* _Dataset extract_
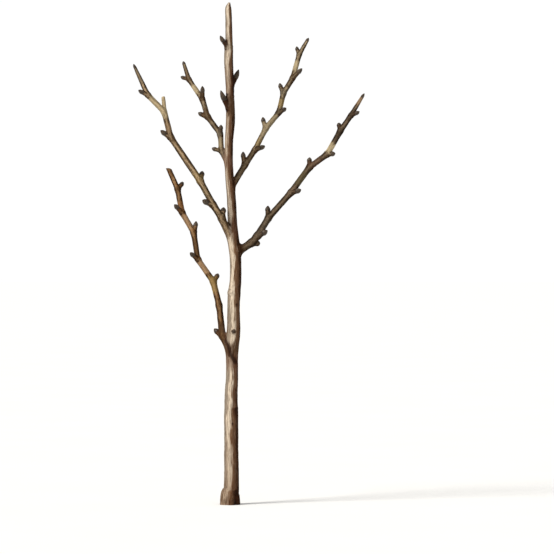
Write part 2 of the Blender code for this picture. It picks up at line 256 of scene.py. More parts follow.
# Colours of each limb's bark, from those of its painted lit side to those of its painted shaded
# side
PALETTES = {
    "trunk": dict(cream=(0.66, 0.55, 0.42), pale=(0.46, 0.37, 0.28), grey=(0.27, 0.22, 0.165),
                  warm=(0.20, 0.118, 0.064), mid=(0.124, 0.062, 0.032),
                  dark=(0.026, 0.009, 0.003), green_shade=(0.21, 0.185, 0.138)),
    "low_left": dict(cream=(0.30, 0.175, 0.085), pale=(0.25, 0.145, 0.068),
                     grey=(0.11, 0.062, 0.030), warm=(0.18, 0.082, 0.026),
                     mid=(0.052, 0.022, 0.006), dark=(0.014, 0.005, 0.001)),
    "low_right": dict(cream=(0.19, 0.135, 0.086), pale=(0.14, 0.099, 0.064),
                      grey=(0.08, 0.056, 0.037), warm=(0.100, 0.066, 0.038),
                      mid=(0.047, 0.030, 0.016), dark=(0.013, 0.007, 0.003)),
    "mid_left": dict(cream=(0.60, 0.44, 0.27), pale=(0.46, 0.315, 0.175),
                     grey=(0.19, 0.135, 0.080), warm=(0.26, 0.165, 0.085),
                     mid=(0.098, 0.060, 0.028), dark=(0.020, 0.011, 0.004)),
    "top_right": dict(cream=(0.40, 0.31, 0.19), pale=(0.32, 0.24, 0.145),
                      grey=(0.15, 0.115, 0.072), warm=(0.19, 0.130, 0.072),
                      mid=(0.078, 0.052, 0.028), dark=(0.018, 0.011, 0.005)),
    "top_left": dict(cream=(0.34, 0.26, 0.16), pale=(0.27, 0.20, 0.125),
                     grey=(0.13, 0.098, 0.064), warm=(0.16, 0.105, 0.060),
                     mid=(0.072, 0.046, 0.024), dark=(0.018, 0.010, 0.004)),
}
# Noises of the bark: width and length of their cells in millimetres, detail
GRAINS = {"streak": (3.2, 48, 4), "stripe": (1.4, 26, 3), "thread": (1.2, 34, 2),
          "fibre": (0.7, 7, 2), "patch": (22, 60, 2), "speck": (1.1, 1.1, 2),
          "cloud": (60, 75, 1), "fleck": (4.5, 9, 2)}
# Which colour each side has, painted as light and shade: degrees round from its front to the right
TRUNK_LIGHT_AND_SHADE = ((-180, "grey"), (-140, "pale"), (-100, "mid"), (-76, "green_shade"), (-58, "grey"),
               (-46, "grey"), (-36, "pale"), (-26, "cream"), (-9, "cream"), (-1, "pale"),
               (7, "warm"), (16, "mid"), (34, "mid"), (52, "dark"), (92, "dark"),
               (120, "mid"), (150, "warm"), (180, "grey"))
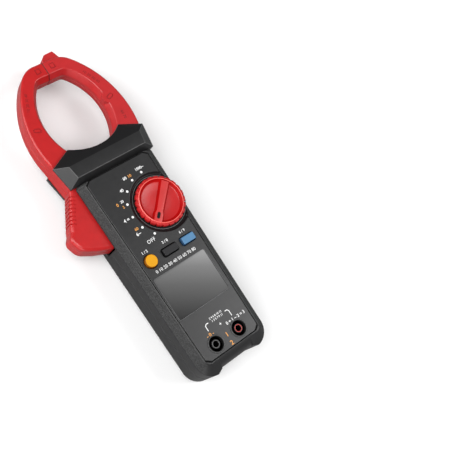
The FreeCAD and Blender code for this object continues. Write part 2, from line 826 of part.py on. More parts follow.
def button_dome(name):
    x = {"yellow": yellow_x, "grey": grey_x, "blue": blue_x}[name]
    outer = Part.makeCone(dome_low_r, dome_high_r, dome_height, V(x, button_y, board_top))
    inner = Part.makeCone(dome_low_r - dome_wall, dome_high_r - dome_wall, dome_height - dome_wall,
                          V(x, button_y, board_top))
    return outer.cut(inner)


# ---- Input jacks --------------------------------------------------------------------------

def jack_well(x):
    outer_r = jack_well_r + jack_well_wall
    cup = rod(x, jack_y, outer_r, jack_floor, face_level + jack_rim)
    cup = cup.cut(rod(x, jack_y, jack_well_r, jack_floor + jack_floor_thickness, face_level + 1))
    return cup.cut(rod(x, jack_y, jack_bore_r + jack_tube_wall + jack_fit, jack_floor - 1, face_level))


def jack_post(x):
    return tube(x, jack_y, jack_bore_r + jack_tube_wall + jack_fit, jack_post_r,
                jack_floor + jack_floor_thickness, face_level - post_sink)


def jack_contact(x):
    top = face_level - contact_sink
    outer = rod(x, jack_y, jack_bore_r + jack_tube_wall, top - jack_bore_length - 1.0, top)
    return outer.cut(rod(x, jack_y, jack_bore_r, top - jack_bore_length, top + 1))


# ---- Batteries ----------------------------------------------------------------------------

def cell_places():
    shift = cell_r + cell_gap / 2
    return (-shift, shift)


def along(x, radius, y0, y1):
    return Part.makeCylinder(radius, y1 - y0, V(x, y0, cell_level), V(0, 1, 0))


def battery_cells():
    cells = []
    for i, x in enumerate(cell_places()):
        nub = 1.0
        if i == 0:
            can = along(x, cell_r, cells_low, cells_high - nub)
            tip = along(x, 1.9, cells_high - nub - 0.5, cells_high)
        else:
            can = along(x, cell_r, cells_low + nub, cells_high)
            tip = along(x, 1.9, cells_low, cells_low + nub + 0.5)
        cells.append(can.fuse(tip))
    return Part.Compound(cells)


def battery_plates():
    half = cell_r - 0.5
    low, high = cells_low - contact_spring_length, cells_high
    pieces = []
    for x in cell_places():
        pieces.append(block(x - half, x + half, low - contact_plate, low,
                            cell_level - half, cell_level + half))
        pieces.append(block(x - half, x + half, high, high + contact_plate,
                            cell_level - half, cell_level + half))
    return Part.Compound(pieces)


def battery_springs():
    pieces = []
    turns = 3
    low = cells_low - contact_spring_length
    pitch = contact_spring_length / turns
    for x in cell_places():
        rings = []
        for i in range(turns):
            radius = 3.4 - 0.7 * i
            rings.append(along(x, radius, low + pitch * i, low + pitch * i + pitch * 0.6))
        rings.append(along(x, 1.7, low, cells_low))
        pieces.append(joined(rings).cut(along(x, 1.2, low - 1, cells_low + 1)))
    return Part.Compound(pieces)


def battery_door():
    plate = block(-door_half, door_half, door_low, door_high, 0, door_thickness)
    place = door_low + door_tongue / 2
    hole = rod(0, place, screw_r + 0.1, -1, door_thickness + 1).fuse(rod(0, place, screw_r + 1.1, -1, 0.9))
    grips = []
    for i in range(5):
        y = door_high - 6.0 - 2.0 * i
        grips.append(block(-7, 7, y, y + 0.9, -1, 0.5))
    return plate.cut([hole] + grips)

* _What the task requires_
Set down all of the entries exactly, please.

* _Finished task_
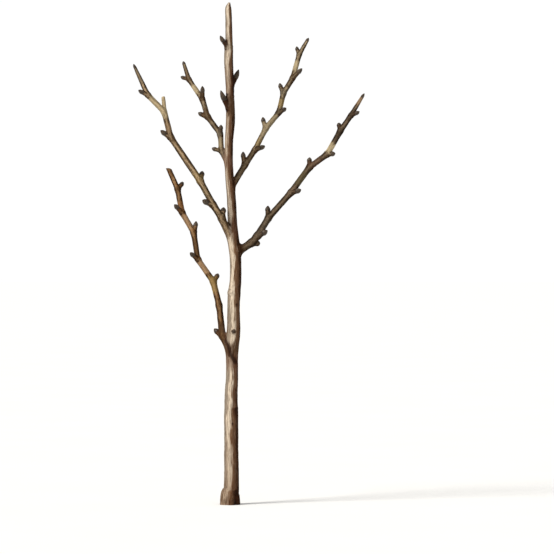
Write part 2 of the Blender code for this picture. It picks up at line 256 of scene.py. More parts follow.
# Colours of each limb's bark, from those of its painted lit side to those of its painted shaded
# side
PALETTES = {
    "trunk": dict(cream=(0.66, 0.55, 0.42), pale=(0.46, 0.37, 0.28), grey=(0.27, 0.22, 0.165),
                  warm=(0.20, 0.118, 0.064), mid=(0.124, 0.062, 0.032),
                  dark=(0.026, 0.009, 0.003), green_shade=(0.21, 0.185, 0.138)),
    "low_left": dict(cream=(0.30, 0.175, 0.085), pale=(0.25, 0.145, 0.068),
                     grey=(0.11, 0.062, 0.030), warm=(0.18, 0.082, 0.026),
                     mid=(0.052, 0.022, 0.006), dark=(0.014, 0.005, 0.001)),
    "low_right": dict(cream=(0.19, 0.135, 0.086), pale=(0.14, 0.099, 0.064),
                      grey=(0.08, 0.056, 0.037), warm=(0.100, 0.066, 0.038),
                      mid=(0.047, 0.030, 0.016), dark=(0.013, 0.007, 0.003)),
    "mid_left": dict(cream=(0.60, 0.44, 0.27), pale=(0.46, 0.315, 0.175),
                     grey=(0.19, 0.135, 0.080), warm=(0.26, 0.165, 0.085),
                     mid=(0.098, 0.060, 0.028), dark=(0.020, 0.011, 0.004)),
    "top_right": dict(cream=(0.40, 0.31, 0.19), pale=(0.32, 0.24, 0.145),
                      grey=(0.15, 0.115, 0.072), warm=(0.19, 0.130, 0.072),
                      mid=(0.078, 0.052, 0.028), dark=(0.018, 0.011, 0.005)),
    "top_left": dict(cream=(0.34, 0.26, 0.16), pale=(0.27, 0.20, 0.125),
                     grey=(0.13, 0.098, 0.064), warm=(0.16, 0.105, 0.060),
                     mid=(0.072, 0.046, 0.024), dark=(0.018, 0.010, 0.004)),
}
# Noises of the bark: width and length of their cells in millimetres, detail
GRAINS = {"streak": (3.2, 48, 4), "stripe": (1.4, 26, 3), "thread": (1.2, 34, 2),
          "fibre": (0.7, 7, 2), "patch": (22, 60, 2), "speck": (1.1, 1.1, 2),
          "cloud": (60, 75, 1), "fleck": (4.5, 9, 2)}
# Which colour each side has, painted as light and shade: degrees round from its front to the right
TRUNK_LIGHT_AND_SHADE = ((-180, "grey"), (-140, "pale"), (-100, "mid"), (-76, "green_shade"), (-58, "grey"),
               (-46, "grey"), (-36, "pale"), (-26, "cream"), (-9, "cream"), (-1, "pale"),
               (7, "warm"), (16, "mid"), (34, "mid"), (52, "dark"), (92, "dark"),
               (120, "mid"), (150, "warm"), (180, "grey"))
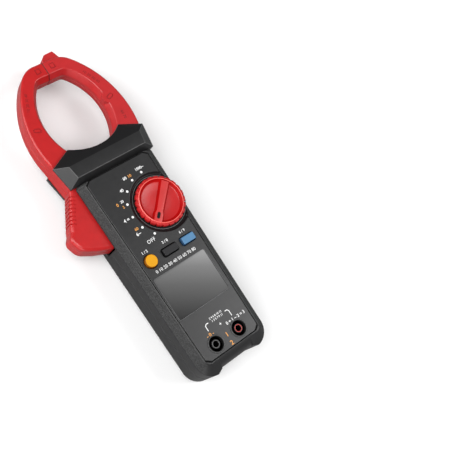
The FreeCAD and Blender code for this object continues. Write part 2, from line 826 of part.py on. More parts follow.
def button_dome(name):
    x = {"yellow": yellow_x, "grey": grey_x, "blue": blue_x}[name]
    outer = Part.makeCone(dome_low_r, dome_high_r, dome_height, V(x, button_y, board_top))
    inner = Part.makeCone(dome_low_r - dome_wall, dome_high_r - dome_wall, dome_height - dome_wall,
                          V(x, button_y, board_top))
    return outer.cut(inner)


# ---- Input jacks --------------------------------------------------------------------------

def jack_well(x):
    outer_r = jack_well_r + jack_well_wall
    cup = rod(x, jack_y, outer_r, jack_floor, face_level + jack_rim)
    cup = cup.cut(rod(x, jack_y, jack_well_r, jack_floor + jack_floor_thickness, face_level + 1))
    return cup.cut(rod(x, jack_y, jack_bore_r + jack_tube_wall + jack_fit, jack_floor - 1, face_level))


def jack_post(x):
    return tube(x, jack_y, jack_bore_r + jack_tube_wall + jack_fit, jack_post_r,
                jack_floor + jack_floor_thickness, face_level - post_sink)


def jack_contact(x):
    top = face_level - contact_sink
    outer = rod(x, jack_y, jack_bore_r + jack_tube_wall, top - jack_bore_length - 1.0, top)
    return outer.cut(rod(x, jack_y, jack_bore_r, top - jack_bore_length, top + 1))


# ---- Batteries ----------------------------------------------------------------------------

def cell_places():
    shift = cell_r + cell_gap / 2
    return (-shift, shift)


def along(x, radius, y0, y1):
    return Part.makeCylinder(radius, y1 - y0, V(x, y0, cell_level), V(0, 1, 0))


def battery_cells():
    cells = []
    for i, x in enumerate(cell_places()):
        nub = 1.0
        if i == 0:
            can = along(x, cell_r, cells_low, cells_high - nub)
            tip = along(x, 1.9, cells_high - nub - 0.5, cells_high)
        else:
            can = along(x, cell_r, cells_low + nub, cells_high)
            tip = along(x, 1.9, cells_low, cells_low + nub + 0.5)
        cells.append(can.fuse(tip))
    return Part.Compound(cells)


def battery_plates():
    half = cell_r - 0.5
    low, high = cells_low - contact_spring_length, cells_high
    pieces = []
    for x in cell_places():
        pieces.append(block(x - half, x + half, low - contact_plate, low,
                            cell_level - half, cell_level + half))
        pieces.append(block(x - half, x + half, high, high + contact_plate,
                            cell_level - half, cell_level + half))
    return Part.Compound(pieces)


def battery_springs():
    pieces = []
    turns = 3
    low = cells_low - contact_spring_length
    pitch = contact_spring_length / turns
    for x in cell_places():
        rings = []
        for i in range(turns):
            radius = 3.4 - 0.7 * i
            rings.append(along(x, radius, low + pitch * i, low + pitch * i + pitch * 0.6))
        rings.append(along(x, 1.7, low, cells_low))
        pieces.append(joined(rings).cut(along(x, 1.2, low - 1, cells_low + 1)))
    return Part.Compound(pieces)


def battery_door():
    plate = block(-door_half, door_half, door_low, door_high, 0, door_thickness)
    place = door_low + door_tongue / 2
    hole = rod(0, place, screw_r + 0.1, -1, door_thickness + 1).fuse(rod(0, place, screw_r + 1.1, -1, 0.9))
    grips = []
    for i in range(5):
        y = door_high - 6.0 - 2.0 * i
        grips.append(block(-7, 7, y, y + 0.9, -1, 0.5))
    return plate.cut([hole] + grips)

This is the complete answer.